# Jumps during a barn show?



## squekers998 (May 29, 2012)

Okay so next month i'm going to be in my barns show(first time showing!!). I'm going to be doing dressage and show jumping. I learned the whole dressage test already. Now for jumping I'm going to be doing 18 inches. My trainer said I could either do trot to the jumps or canter. I don't know what one to do, could I start in trot and then maybe pick up the canter? I'm going to be in Starter Novice CT
_Posted via Mobile Device_


----------



## KodasSlvrWings (Feb 5, 2014)

If you start in the trot you must stay in the trot. If you canter, you must stay in the canter. The judges are going to want to see a nice consistent gait.
_Posted via Mobile Device_


----------



## 40232 (Jan 10, 2013)

KodasSlvrWings said:


> If you start in the trot you must stay in the trot. If you canter, you must stay in the canter. The judges are going to want to see a nice consistent gait.
> _Posted via Mobile Device_


Is the show meant to be an eventing practice? If so, consistent speed does not matter. If it is hunter jumpers, it definitely will.


----------



## squekers998 (May 29, 2012)

KylieHuitema said:


> Is the show meant to be an eventing practice? If so, consistent speed does not matter. If it is hunter jumpers, it definitely will.

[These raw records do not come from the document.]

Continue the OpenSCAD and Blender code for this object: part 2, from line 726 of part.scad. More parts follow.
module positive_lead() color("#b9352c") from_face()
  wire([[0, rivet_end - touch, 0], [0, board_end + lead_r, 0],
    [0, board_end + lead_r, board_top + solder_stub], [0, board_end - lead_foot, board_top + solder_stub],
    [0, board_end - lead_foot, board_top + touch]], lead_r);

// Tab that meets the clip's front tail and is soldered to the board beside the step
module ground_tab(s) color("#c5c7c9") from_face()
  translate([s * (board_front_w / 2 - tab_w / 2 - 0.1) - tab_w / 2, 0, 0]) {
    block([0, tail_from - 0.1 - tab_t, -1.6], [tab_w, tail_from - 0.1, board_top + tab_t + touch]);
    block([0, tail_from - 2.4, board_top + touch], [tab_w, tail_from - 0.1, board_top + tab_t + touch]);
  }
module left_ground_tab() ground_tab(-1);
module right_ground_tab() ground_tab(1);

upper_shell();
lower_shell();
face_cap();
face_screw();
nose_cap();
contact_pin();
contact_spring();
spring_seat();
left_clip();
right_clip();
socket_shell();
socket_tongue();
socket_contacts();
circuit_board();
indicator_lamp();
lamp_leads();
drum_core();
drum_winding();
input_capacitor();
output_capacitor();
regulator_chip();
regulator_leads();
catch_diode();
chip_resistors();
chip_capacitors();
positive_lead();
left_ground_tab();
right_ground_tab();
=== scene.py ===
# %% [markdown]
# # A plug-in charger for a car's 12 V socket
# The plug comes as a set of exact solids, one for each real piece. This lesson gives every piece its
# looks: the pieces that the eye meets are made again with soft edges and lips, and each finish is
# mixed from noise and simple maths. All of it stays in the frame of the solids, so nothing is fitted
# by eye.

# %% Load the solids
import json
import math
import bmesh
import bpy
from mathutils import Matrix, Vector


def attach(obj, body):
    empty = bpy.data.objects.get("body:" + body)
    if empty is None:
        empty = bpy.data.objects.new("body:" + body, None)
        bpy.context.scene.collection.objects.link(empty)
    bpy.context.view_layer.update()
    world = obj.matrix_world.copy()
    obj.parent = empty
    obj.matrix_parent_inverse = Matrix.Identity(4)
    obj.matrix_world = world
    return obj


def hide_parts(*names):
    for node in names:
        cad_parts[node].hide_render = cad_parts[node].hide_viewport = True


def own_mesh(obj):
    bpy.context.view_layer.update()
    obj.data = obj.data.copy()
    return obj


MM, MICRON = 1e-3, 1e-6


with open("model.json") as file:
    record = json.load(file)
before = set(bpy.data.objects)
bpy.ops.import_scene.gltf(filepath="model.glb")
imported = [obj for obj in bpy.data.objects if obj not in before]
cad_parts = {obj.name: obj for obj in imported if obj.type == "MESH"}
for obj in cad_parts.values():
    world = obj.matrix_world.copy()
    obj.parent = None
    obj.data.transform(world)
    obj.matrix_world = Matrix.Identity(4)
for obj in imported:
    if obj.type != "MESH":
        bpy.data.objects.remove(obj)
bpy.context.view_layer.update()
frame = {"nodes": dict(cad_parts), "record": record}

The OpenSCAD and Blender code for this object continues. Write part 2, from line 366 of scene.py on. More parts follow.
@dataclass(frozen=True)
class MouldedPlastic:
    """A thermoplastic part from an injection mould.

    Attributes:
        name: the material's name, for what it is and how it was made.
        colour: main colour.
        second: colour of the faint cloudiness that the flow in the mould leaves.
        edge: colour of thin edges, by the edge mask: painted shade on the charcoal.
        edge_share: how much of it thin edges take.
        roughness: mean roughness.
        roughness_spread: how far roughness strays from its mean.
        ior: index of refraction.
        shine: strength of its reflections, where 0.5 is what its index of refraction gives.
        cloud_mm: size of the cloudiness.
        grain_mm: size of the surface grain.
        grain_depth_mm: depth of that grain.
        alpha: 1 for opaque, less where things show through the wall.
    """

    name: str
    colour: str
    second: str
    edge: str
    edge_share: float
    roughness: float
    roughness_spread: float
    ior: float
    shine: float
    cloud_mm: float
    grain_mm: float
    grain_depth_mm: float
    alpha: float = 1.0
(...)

No my trainer said it's how well you connect with the horse, if you hit the jumps straight, and you make it clean as possible
_Posted via Mobile Device_


----------



## nyancat (Jun 30, 2014)

already said but you have to stay consistent throughout the course so if you have a horse that canters after you trot a jump (most horses do) I recommend doing it in the canter. I will look nicer in my opinion too.


----------



## nyancat (Jun 30, 2014)

squekers998 said:


> No my trainer said it's how well you connect with the horse, if you hit the jumps straight, and you make it clean as possible
> _Posted via Mobile Device_


yes it is judged on that but not that alone. it is also a consistent speed, number of strides between jumps, smooth turns, straight jumps, lead changes, and if the horse moves good or the riders position. (depends if it's under saddle or equitation) i'm asuming your in hunters because jumpers and eventing the lowest division is usually 2ft6


----------



## squekers998 (May 29, 2012)

nyancat said:


> yes it is judged on that but not that alone. it is also a consistent speed, number of strides between jumps, smooth turns, straight jumps, lead changes, and if the horse moves good or the riders position. (depends if it's under saddle or equitation) i'm asuming your in hunters because jumpers and eventing the lowest division is usually 2ft6


I have cantered the jumps and its alot of fun, but I never done it at show so maybe I should just stay in trot just to get a feel for it and maybe at the next show do the canter?:?


----------



## Zexious (Aug 2, 2013)

It's easier and smoother to canter approach/depart. Plus, it looks nicer  But! If you're not comfortable with that, you should trot. The whole point is to have fun


----------



## verona1016 (Jul 3, 2011)

You might want to clarify from your trainer what the judging is. I was under the impression that "show jumping" was timed only- fastest round with the fewest faults wins. 

Hunter jumpers (which maybe this is considered a subcategory under show jumping, though I've never heard it used that way?) would be focused on the horse's way of going, as others have described.


----------